§ **WHAT YOU SHOULD DO**
Only the number is wanted: how many lines in the data contain "joints"?

■ ■ ■ ■

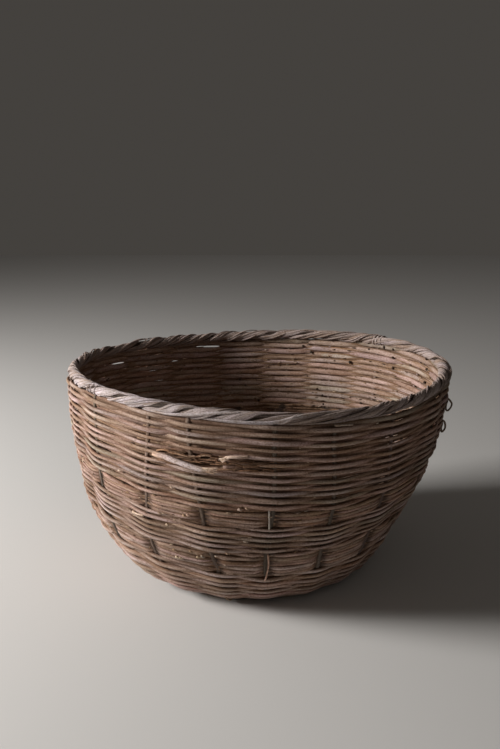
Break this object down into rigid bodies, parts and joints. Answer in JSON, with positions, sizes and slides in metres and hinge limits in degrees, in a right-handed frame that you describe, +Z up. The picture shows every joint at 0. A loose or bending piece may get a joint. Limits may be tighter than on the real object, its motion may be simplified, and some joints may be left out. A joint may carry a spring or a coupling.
{
  "type": "woven bowl basket",
  "caption": "Round, deep bowl-shaped basket woven from thin rods over upright stakes, with a wrapped rope-like rim, for holding and carrying produce.",
  "frame": {"origin": "middle of the outline, on the ground plane the basket stands on", "axes": "+Z up through the open mouth; -Y faces the viewer of the picture; +X to the right"},
  "size_m": [0.4646, 0.454, 0.2555],
  "materials": {
    "stake_rods": "weathered, matt",
    "woven_rods": "weathered, matt",
    "rim_strips": "weathered, matt"
  },
  "bodies": {
    "root": {"base_binding": "woven_rods", "base_course_01": "woven_rods", "base_course_02": "woven_rods", "base_course_03": "woven_rods", "base_course_04": "woven_rods", "base_edge_rod": "woven_rods", "broken_rod_end": "woven_rods", "long_rod_01": "stake_rods", "long_rod_02": "stake_rods", "long_rod_03": "stake_rods", "long_rod_04": "stake_rods", "long_rod_05": "stake_rods", "long_rod_06": "stake_rods", "long_rod_07": "stake_rods", "long_rod_08": "stake_rods", "long_rod_09": "stake_rods", "long_rod_10": "stake_rods", "rim_hoop": "rim_strips", "rim_wrap_a": "rim_strips", "rim_wrap_b": "rim_strips", "wall_course_01": "woven_rods", "wall_course_02": "woven_rods", "wall_course_03": "woven_rods", "wall_course_04": "woven_rods", "wall_course_05": "woven_rods", "wall_course_06": "woven_rods", "wall_course_07": "woven_rods", "wall_course_08": "woven_rods", "wall_course_09": "woven_rods", "wall_course_10": "woven_rods", "wall_course_11": "woven_rods", "wall_course_12": "woven_rods", "wall_course_13": "woven_rods", "wall_course_14": "woven_rods", "wall_course_15": "woven_rods", "wall_course_16": "woven_rods", "wall_course_17": "woven_rods", "wall_course_18": "woven_rods", "wall_course_19": "woven_rods", "wall_course_20": "woven_rods"}
  },
  "joints": []
}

■ ■ ■ ■

§ **ANSWER TO THE PROBLEM**
2